### Written task
Make an exact copy of all the data.

##### Raw data #####

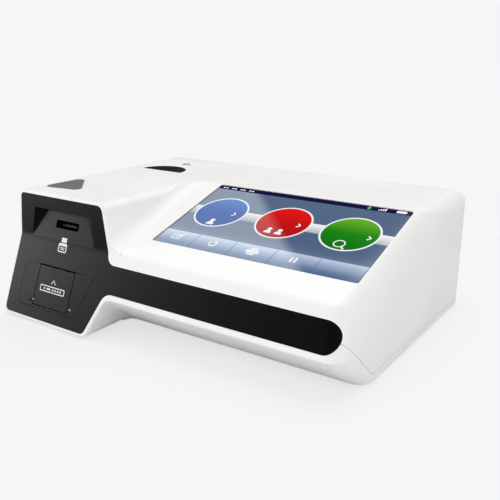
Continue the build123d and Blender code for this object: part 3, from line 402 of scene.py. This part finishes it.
# %% [markdown]
# ## The lit screen
# The display is glass bonded to a colour panel, so its picture lies almost at the surface. The
# picture could be dozens of thin plates, but its broad fields, such as the blue-grey ground,
# the dark bar at the top, the pale band and the row of keys, vary smoothly. So they are worked
# out in the material from two numbers: how far across and how far up the glass a point is, in
# millimetres. A soft glare over the lower left half, a painted reflection on the glass, is added
# to that picture too, and has one straight edge that leans across the glass.

# %% Places and glare on the screen
# Painted glare: pale colours added to the lit picture for a reflection on the glass.
GROUND_GLARE = (0.19, 0.20, 0.195, 1.0)
KEY_GLARE = (0.075, 0.075, 0.075, 1.0)
MARK_GLARE = (0.02, 0.02, 0.02, 1.0)
GLARE_REACH = 117.0
GLARE_SOFT = 7.0
DARK_GLASS = {"Base_Color": (0.004, 0.004, 0.005, 1), "Roughness": 0.09, "Specular_IOR_Level": 0.4,
              "Emission_Strength": 1.0}


def screen_place(spot):
    """How far across and how far up the glass a point is, in millimetres."""
    split = spot.node("ShaderNodeSeparateXYZ", {}, {0: spot})
    x, y, z = (Value(split.tree, split.socket.node.outputs[i]) for i in range(3))
    corner = screen_face.corner
    across = (x - corner.x) / MM
    up = ((y - corner.y) * screen_face.up.y + (z - corner.z) * screen_face.up.z) / MM
    return across, up


def with_glare(picture, across, up, glare):
    """Add a painted glare, a reflection that lies over the lower left part of the glass."""
    lit = 1 - (across + up).above(GLARE_REACH, GLARE_SOFT)
    return picture.node("ShaderNodeMix", {"data_type": "RGBA", "blend_type": "ADD"},
                        {0: lit, MIX_A: picture, MIX_B: glare}, MIX_COLOUR)


print("glass is", SCREEN_H, "mm high, and leans", round(math.degrees(SCREEN_LEAN), 1), "degrees")

# %% [markdown]
# ## Ground, band, keys and bar
# From the bottom to the top of the glass lie the row of five keys, the ground, the pale band
# behind the round keys, and the dark status bar. Each field has its own shade, and a mask puts
# it over what is below. This order of layers is how a painter would build the picture, and a
# field is moved by changing one number.

# %% Screen ground
FIELD_SOFT = 0.15
ROW_TOP = 17.4
ROW_PITCH = 31.0
ROW_SHIFT = 1.3
BAND_LOW = 42.0
BAND_HIGH = 52.9
STATUS_LOW = 79.6
EDGE_SHADE_W = 0.9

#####

### Right answer
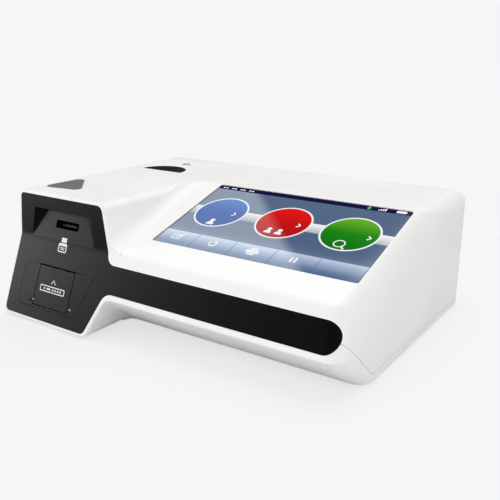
Continue the build123d and Blender code for this object: part 3, from line 402 of scene.py. This part finishes it.
# %% [markdown]
# ## The lit screen
# The display is glass bonded to a colour panel, so its picture lies almost at the surface. The
# picture could be dozens of thin plates, but its broad fields, such as the blue-grey ground,
# the dark bar at the top, the pale band and the row of keys, vary smoothly. So they are worked
# out in the material from two numbers: how far across and how far up the glass a point is, in
# millimetres. A soft glare over the lower left half, a painted reflection on the glass, is added
# to that picture too, and has one straight edge that leans across the glass.

# %% Places and glare on the screen
# Painted glare: pale colours added to the lit picture for a reflection on the glass.
GROUND_GLARE = (0.19, 0.20, 0.195, 1.0)
KEY_GLARE = (0.075, 0.075, 0.075, 1.0)
MARK_GLARE = (0.02, 0.02, 0.02, 1.0)
GLARE_REACH = 117.0
GLARE_SOFT = 7.0
DARK_GLASS = {"Base_Color": (0.004, 0.004, 0.005, 1), "Roughness": 0.09, "Specular_IOR_Level": 0.4,
              "Emission_Strength": 1.0}


def screen_place(spot):
    """How far across and how far up the glass a point is, in millimetres."""
    split = spot.node("ShaderNodeSeparateXYZ", {}, {0: spot})
    x, y, z = (Value(split.tree, split.socket.node.outputs[i]) for i in range(3))
    corner = screen_face.corner
    across = (x - corner.x) / MM
    up = ((y - corner.y) * screen_face.up.y + (z - corner.z) * screen_face.up.z) / MM
    return across, up


def with_glare(picture, across, up, glare):
    """Add a painted glare, a reflection that lies over the lower left part of the glass."""
    lit = 1 - (across + up).above(GLARE_REACH, GLARE_SOFT)
    return picture.node("ShaderNodeMix", {"data_type": "RGBA", "blend_type": "ADD"},
                        {0: lit, MIX_A: picture, MIX_B: glare}, MIX_COLOUR)


print("glass is", SCREEN_H, "mm high, and leans", round(math.degrees(SCREEN_LEAN), 1), "degrees")

# %% [markdown]
# ## Ground, band, keys and bar
# From the bottom to the top of the glass lie the row of five keys, the ground, the pale band
# behind the round keys, and the dark status bar. Each field has its own shade, and a mask puts
# it over what is below. This order of layers is how a painter would build the picture, and a
# field is moved by changing one number.

# %% Screen ground
FIELD_SOFT = 0.15
ROW_TOP = 17.4
ROW_PITCH = 31.0
ROW_SHIFT = 1.3
BAND_LOW = 42.0
BAND_HIGH = 52.9
STATUS_LOW = 79.6
EDGE_SHADE_W = 0.9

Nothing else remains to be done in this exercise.